GO SELL CRAZY SOMEWHERE ELSE WE ARE ALL STOCKED UP HERE

hemigeno

Besides the fact that every vendor who sells a Hemi-only part sees you coming a mile away  ::) , the Hemi engine harness needs to be longer if you're going to route the wiring in its original location (a few inches below the spark plug wires on the passenger's side valve cover).  You'd have to route a B/RB harness across the top valve cover nuts/studs to make the shorter length work - but that's more a matter of personal preference.

Another reason it costs more is the additional connector over the passenger's side valve cover below plug #6.  The only purpose for that (which I can see anyway) is to be able to disconnect it and keep the engine harness out of the way when pulling the valve cover for rocker lash adjustment.  That awesome-looking 572 is a solid-tappet cam, so using the "right" harness will make that task marginally easier.  Since I think you're running power brakes, it's not going to be much fun to set the valve lash anyway, so keeping a B/RB harness out of the way is (comparatively-speaking) a minor inconvenience.


Daytona Guy

Quote from: hemigeno on October 10, 2012, 05:24:47 PM
Besides the fact that every vendor who sells a Hemi-only part sees you coming a mile away  ::) , the Hemi engine harness needs to be longer if you're going to route the wiring in its original location (a few inches below the spark plug wires on the passenger's side valve cover).  You'd have to route a B/RB harness across the top valve cover nuts/studs to make the shorter length work - but that's more a matter of personal preference.

Another reason it costs more is the additional connector over the passenger's side valve cover below plug #6.  The only purpose for that (which I can see anyway) is to be able to disconnect it and keep the engine harness out of the way when pulling the valve cover for rocker lash adjustment.  That awesome-looking 572 is a solid-tappet cam, so using the "right" harness will make that task marginally easier.  Since I think you're running power brakes, it's not going to be much fun to set the valve lash anyway, so keeping a B/RB harness out of the way is (comparatively-speaking) a minor inconvenience.


Good to hear from you Hemigeno - you are always so helpful and practical. I am thinking of running the wiring where the 440 put it - along the intake and valve cover ridge. I would like to keep the VC clean looking.

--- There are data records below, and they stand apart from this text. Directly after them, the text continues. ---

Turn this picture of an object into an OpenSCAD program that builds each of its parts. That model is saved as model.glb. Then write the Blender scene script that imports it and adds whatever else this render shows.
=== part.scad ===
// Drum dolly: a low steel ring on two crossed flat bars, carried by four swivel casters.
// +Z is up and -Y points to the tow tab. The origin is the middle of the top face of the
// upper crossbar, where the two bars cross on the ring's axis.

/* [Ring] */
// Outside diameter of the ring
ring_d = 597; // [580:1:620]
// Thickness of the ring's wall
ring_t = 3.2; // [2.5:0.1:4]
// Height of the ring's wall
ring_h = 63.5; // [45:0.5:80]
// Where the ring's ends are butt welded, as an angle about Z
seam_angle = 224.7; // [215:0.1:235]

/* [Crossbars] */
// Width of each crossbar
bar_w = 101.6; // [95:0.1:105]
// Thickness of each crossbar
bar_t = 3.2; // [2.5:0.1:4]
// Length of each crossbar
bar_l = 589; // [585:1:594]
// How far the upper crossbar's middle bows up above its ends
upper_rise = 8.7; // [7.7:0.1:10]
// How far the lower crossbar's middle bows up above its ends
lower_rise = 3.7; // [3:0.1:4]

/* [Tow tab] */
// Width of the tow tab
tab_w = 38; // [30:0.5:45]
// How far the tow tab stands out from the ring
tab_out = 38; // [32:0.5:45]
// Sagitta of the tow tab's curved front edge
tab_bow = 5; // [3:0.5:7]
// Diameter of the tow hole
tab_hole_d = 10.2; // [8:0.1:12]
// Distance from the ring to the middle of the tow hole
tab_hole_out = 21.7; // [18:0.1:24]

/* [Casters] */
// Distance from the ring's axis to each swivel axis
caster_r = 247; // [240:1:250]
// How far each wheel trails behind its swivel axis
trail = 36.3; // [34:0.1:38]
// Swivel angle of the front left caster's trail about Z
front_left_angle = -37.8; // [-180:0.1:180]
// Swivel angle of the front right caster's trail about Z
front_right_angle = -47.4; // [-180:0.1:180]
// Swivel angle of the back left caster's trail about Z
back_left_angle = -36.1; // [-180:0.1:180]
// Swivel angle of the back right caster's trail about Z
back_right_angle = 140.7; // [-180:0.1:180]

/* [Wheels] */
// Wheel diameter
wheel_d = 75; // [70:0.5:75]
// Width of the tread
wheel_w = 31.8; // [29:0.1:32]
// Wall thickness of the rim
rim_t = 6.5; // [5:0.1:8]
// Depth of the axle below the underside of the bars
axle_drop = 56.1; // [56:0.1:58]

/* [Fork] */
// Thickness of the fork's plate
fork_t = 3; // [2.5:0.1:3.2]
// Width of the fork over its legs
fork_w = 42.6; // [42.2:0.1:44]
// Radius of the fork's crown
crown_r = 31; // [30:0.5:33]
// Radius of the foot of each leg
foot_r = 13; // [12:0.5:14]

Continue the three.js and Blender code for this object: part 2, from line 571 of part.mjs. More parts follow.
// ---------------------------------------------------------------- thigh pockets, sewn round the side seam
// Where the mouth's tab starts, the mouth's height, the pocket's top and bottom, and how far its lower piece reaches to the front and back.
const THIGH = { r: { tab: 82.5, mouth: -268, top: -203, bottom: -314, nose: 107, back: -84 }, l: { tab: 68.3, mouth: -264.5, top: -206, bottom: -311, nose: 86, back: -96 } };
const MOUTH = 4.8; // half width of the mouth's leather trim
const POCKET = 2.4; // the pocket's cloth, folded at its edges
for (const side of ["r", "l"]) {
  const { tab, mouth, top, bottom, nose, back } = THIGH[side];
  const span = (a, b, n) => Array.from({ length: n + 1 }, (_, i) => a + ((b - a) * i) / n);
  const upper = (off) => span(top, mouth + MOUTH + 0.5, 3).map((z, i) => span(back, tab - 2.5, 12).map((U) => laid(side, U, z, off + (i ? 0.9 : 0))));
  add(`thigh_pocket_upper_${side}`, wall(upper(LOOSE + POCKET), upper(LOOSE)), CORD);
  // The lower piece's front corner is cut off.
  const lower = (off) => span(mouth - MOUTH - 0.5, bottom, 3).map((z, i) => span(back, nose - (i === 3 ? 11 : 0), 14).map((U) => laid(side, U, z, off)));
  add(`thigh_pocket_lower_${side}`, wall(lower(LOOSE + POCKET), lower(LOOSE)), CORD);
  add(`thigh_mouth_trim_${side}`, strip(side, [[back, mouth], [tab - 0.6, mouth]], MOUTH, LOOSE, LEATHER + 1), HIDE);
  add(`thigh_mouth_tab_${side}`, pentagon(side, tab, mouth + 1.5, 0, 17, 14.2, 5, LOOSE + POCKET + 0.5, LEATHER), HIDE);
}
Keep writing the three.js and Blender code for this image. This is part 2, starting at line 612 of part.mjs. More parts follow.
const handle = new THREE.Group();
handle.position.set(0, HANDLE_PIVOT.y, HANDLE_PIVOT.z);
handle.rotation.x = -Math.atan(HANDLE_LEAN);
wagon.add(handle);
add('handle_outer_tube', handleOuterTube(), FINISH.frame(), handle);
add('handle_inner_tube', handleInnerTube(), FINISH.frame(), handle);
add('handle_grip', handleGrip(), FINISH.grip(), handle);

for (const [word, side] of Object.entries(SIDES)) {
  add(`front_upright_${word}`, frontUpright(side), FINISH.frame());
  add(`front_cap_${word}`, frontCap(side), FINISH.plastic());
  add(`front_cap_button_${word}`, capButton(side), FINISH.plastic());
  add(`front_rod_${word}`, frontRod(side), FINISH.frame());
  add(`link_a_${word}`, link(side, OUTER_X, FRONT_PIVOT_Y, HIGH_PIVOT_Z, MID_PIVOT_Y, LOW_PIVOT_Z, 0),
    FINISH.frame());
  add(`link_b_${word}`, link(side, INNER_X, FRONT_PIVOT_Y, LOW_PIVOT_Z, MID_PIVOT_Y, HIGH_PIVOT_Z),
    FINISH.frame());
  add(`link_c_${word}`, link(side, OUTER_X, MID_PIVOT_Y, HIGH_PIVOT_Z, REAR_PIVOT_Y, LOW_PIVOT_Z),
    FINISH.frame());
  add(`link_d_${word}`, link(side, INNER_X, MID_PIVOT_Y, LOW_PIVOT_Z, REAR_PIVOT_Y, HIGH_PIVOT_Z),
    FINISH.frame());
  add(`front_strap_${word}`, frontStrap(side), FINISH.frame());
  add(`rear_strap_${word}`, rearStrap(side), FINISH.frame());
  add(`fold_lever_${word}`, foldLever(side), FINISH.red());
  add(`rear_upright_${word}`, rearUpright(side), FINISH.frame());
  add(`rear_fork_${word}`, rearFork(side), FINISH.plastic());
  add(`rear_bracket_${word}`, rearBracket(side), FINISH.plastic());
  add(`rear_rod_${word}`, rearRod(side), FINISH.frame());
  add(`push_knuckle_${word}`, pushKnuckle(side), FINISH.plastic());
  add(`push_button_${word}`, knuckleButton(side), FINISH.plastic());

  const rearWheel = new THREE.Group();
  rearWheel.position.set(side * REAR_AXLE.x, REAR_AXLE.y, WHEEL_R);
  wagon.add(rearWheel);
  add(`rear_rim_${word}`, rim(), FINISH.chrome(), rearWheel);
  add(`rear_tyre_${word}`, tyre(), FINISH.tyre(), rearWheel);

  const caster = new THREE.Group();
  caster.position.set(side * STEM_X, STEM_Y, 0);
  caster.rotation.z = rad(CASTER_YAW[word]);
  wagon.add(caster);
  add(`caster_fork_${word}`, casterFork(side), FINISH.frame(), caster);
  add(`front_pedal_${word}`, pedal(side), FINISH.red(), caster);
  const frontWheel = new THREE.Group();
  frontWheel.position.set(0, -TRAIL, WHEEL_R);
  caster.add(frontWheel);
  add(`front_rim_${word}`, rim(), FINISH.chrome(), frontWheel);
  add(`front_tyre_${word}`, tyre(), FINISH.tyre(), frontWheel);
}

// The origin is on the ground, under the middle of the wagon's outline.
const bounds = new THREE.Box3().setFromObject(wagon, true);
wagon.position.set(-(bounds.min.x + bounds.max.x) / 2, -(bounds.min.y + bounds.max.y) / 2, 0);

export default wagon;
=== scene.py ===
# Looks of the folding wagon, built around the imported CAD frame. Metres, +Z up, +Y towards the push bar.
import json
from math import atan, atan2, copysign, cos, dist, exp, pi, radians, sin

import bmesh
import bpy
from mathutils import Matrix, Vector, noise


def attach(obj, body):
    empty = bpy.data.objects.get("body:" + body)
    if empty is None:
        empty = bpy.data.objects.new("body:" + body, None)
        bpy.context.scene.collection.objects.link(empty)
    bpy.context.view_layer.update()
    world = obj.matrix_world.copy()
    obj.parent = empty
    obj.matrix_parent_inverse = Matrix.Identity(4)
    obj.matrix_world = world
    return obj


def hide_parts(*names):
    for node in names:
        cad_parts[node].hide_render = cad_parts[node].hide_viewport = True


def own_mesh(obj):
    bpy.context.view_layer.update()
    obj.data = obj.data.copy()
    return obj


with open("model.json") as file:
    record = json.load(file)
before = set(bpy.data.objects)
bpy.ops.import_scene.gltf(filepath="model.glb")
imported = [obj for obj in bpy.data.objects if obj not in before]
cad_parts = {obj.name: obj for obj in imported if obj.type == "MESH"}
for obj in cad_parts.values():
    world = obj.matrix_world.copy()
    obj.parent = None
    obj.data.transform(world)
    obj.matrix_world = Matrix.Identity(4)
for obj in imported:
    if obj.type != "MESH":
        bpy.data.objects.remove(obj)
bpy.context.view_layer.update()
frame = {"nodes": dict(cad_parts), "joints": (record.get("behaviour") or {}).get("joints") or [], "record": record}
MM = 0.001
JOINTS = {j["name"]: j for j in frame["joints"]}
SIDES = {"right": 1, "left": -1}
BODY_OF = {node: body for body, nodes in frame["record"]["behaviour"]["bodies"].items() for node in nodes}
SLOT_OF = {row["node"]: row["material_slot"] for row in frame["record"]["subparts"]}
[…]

I am getting that engine with a hydrologic rollers and rocker set up, stock HEMI oil pan and stock wrinkle paint VC's - so hopefully will be a better user friendly engine. I know I'm getting less HP, but really, that is OK :) This will look mostly stock because I like the contrasting simple look. Too much color and texture contrasts makes for a too busy engine bay. I like things clean and simple. HEMI orange engine (including intake) and wrinkle paint valve covers, with the wreck tangle HEMI orange air cleaner, custom 572 HEMI wording aloft, I think will give this a clean beefy look. I'm going to be making a custom fuel line - to get the plumbing out of the way from in front of the air cleaner. The fuel line with follow more of a 440 path and will split for the 2x4.  

Dane

hemigeno

Quote from: Daytona Guy on October 10, 2012, 08:06:39 PM
Good to hear from you Hemigeno - you are always so helpful and practical. I am thinking of running the wiring where the 440 put it - along the intake and valve cover ridge. I would like to keep the VC clean looking.

I am getting that engine with a hydrologic rollers and rocker set up, stock HEMI oil pan and stock wrinkle paint VC's - so hopefully will be a better user friendly engine. I know I'm getting less HP, but really, that is OK :) This will look mostly stock because I like the contrasting simple look. Too much color and texture contrasts makes for a too busy engine bay. I like things clean and simple. HEMI orange engine (including intake) and wrinkle paint valve covers, with the wreck tangle HEMI orange air cleaner, custom 572 HEMI wording aloft, I think will give this a clean beefy look. I'm going to be making a custom fuel line - to get the plumbing out of the way from in front of the air cleaner. The fuel line with follow more of a 440 path and will split for the 2x4.  

Dane


Sounds like a plan!  Going with hydraulic roller tappets is not a bad thing at all - you can increase the ramp speeds of the lobe to make up a bit for the tappet difference.  That's what we did with the 440 in my car now.  You'll be hamstrung as much by using stock manifolds (if that's what you do) as any other single factor in your engine build, but there's still some really decent power to be made with that combo.  There's still no replacement for displacement.

:cheers:

1970Moparmann

My name is Mike and I'm a Moparholic!

NYCMille

Amazing Dane - can't wait to see this beast!

Daytona Guy

Thanks everyone for the encouragement - And a shout out to Mark (Kent WA)  for helping me on my chrome window trim. A very generous guy.  (I modified this - it was Mark - not Mike - sorry)

Need some help: Looking for and engine bay front headlight harness, but do not want to buy a new one because I cut it all up for the modifications I do for the Daytona (my style). All I need is a ratty one that maybe someone wants to chuck - as long as it is not all melted at the bulk head.

Unrelated pic, but I painted the drip rail molding bracket satin black instead of stainless - this way it lets the chrome drip rail stand-alone - seems more balanced aesthetically.

Also, on the drawing board are custom door panels. 1500.00 for door pads and everything is crazy. They will incorporate the look of the outer door scoops and be raised more like the newer cars. I should not post this because it is sooooo much of a rough draft - but it give the idea I am looking for.






Dane

Daytona Guy

Anyone know drive shaft legnth B body 727 to 8.75 from center to center?